(3D code data)
──────────

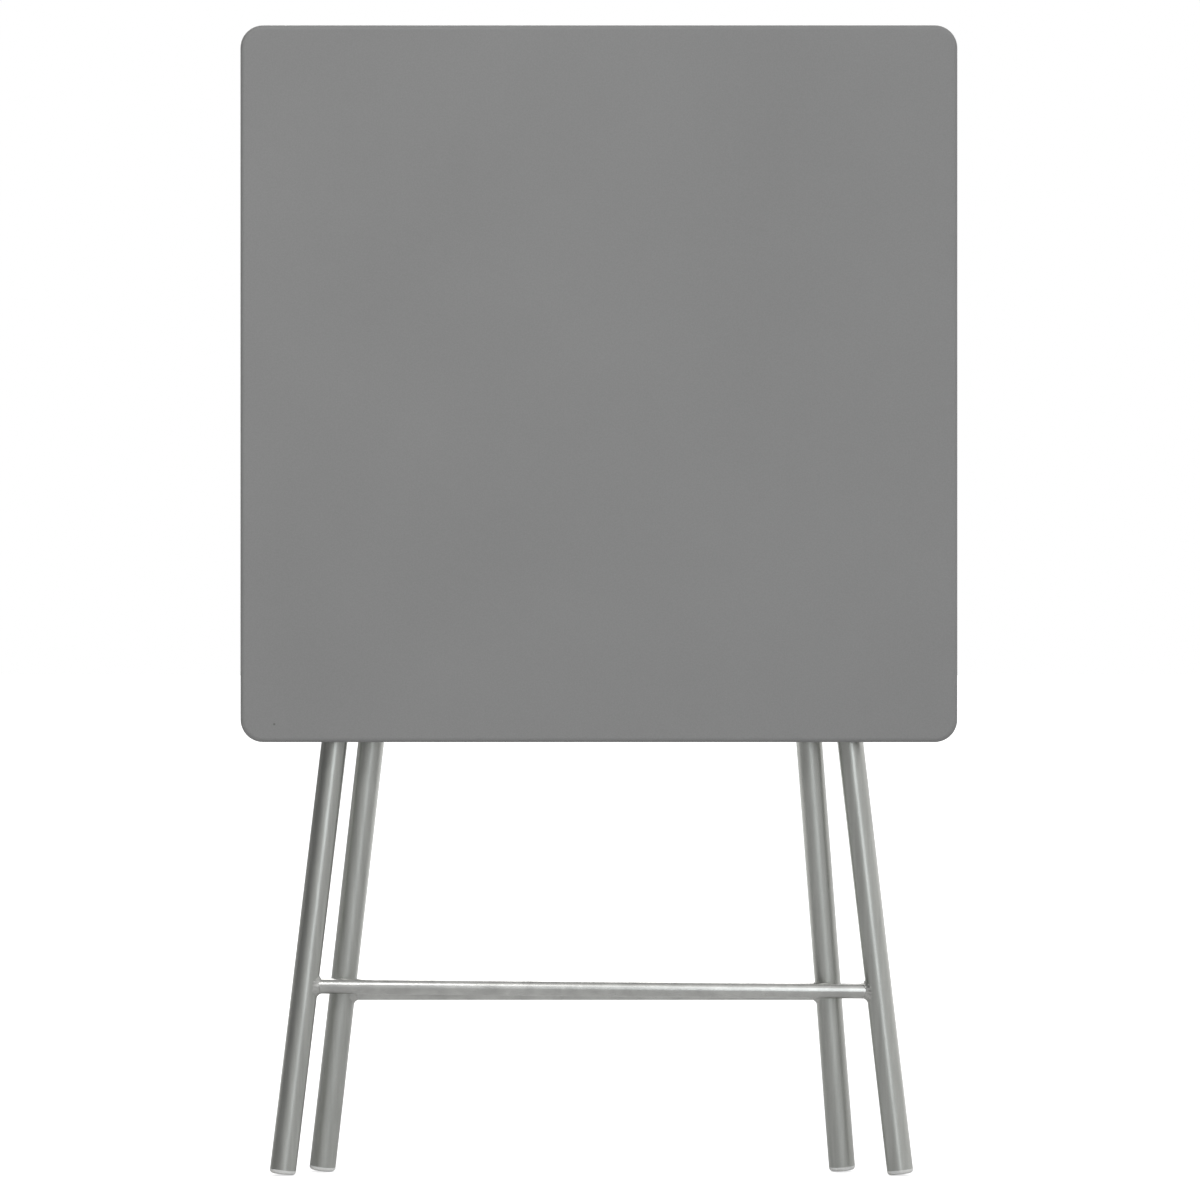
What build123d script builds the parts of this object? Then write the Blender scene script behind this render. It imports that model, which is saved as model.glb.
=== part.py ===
from build123d import *
import math
import os

# A square card table folded flat and standing upright: a board hung in front of two
# crossed frames of round tube. +X is to the right, +Y away from the board's show face.

# Board, in millimetres
board_width = 600
board_depth = 600
board_thickness = 16
board_corner_radius = 19
board_face_edge_radius = 4
board_back_edge_radius = 1.5
hinge_inset = 83          # hinge rail to the board's near edge, the upper one when folded
catch_inset = 28.34       # inner rail to the board's far edge when open

# Leg frames, each one tube bent twice; lengths lie in the frame's own plane
tube_diameter = 22
tube_wall = 1.5
bend_radius = 40
foot_to_pivot = 482
pivot_to_rail = 399
frame_lean_angle = 1.8    # degrees from upright when folded

# Where each leg meets the floor and how far it leans inwards, in degrees
outer_foot_left = 266.1
outer_foot_right = 253.6
outer_left_splay_angle = 6.78
outer_right_splay_angle = 6.55
inner_foot_left = 234.3
inner_foot_right = 206.0
inner_left_splay_angle = 6.59
inner_right_splay_angle = 4.48

# Cross bars, heights above the floor
bar_diameter = 13
bar_wall = 1.2
outer_bar_left_height = 157.7
outer_bar_right_height = 153.3
inner_bar_left_height = 150.8
inner_bar_right_height = 150.8
weld_size = 2.2

# Foot plugs
foot_cap_height = 3.6
foot_cap_rounding = 2.6
foot_stem_length = 18
foot_stem_bore_radius = 5

# Pivot bolts
bolt_radius = 4
bolt_head_radius = 8
bolt_head_height = 4.5
bolt_head_rounding = 3
washer_radius = 8
washer_thickness = 1.5
nut_across_flats = 13
nut_height = 6.5
bolt_end_past_nut = 2

# Plastic fittings
sleeve_wall = 1.2
sleeve_length = 24
sleeve_spacing = 90
liner_wall = 1.9
liner_length = 20
liner_start_angle = 8     # degrees past straight up, towards the board
liner_end_angle = 50
fitting_flange_length = 28
fitting_flange_thickness = 4
catch_width = 24
catch_wall = 5
catch_lip_drop = 7
catch_lead_in = 8

# Steel hinges: a hook over the rail, pinned to a leaf screwed under the board
hook_spacing = 170
hook_width = 24
hook_wall = 5.5
hook_lip_drop = 4
hook_arm_gap = 1.8
hook_plate_thickness = 4
hook_board_gap = 0.3
pin_run = -50             # hinge pin past the rail, towards the near edge
pin_radius = 2.5
pin_end = 1
knuckle_radius = 6
knuckle_board_gap = 1
knuckle_gap = 0.3
tongue_width = 10
tongue_length = 6.5
leaf_length = 22
leaf_thickness = 3

# Screws and bumpers
screw_head_radius = 3.6
screw_head_height = 2.2
screw_radius = 1.7
screw_bite = 10
screw_spacing = 13
bumper_radius = 9
bumper_tip_radius = 7.5
bumper_from_far_edge = 22
bumper_screw_depth = 4

# Clearances
running_clearance = 0.05
sleeve_clearance = 0.06
liner_clearance = 0.3
soft_clearance = 0.3
side_clearance = 0.2
cut_overrun = 30

# Values worked out from the sizes above
tube_radius = tube_diameter / 2
bar_radius = bar_diameter / 2
bore_radius = tube_radius - tube_wall
lean = math.radians(frame_lean_angle)
pivot_z = foot_to_pivot * math.cos(lean)
rail_y = pivot_to_rail * math.sin(lean)
rail_z = pivot_z + pivot_to_rail * math.cos(lean)
sleeve_radius = tube_radius + sleeve_clearance + sleeve_wall
board_back_y = -(rail_y + sleeve_radius + soft_clearance)
board_front_y = board_back_y - board_thickness
board_top_z = rail_z + hinge_inset
board_bottom_z = board_top_z - board_depth
hinge_height = rail_y - board_back_y
rail_gap = 2 * rail_y
open_rail_gap = board_depth - hinge_inset - catch_inset
open_angle = math.asin(open_rail_gap / (2 * pivot_to_rail))
frame_spread_angle = math.degrees(open_angle) - frame_lean_angle
hook_seat_radius = tube_radius + liner_clearance + liner_wall + running_clearance
pin_drop = knuckle_radius + knuckle_board_gap - hinge_height


def leg_x(foot, splay, height):
    """Distance of a leg's centre line from the middle plane, at a height above its foot."""
    return foot - height * math.tan(math.radians(splay))


def group(shapes):
    """Separate solids kept together as one node."""
    return Compound([solid for shape in shapes for solid in shape.solids()])


def in_frame(shape, angle):
    """Place a shape drawn about the pivot, upright, in a frame that leans by the angle."""
    return Pos(0, 0, pivot_z) * Rot(angle, 0, 0) * shape


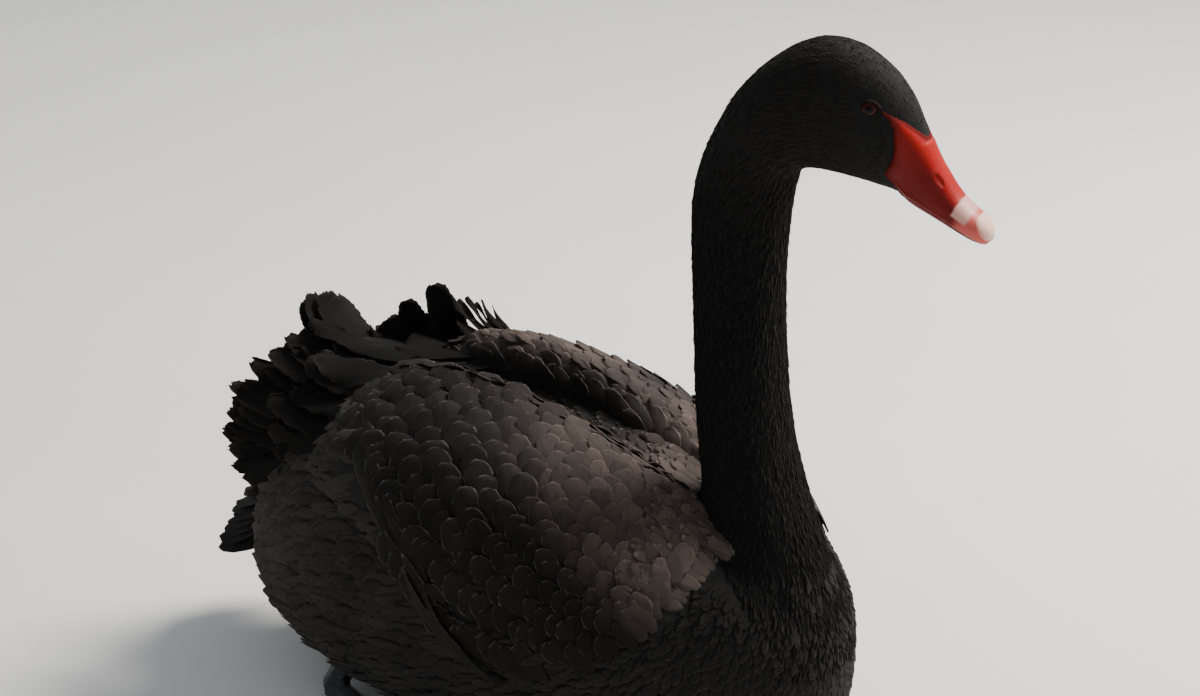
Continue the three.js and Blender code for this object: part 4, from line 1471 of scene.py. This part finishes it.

──────────

The problem:
From the entries above, extract each line containing "object".

Exercise response:
What build123d script builds the parts of this object? Then write the Blender scene script behind this render. It imports that model, which is saved as model.glb.
Continue the three.js and Blender code for this object: part 4, from line 1471 of scene.py. This part finishes it.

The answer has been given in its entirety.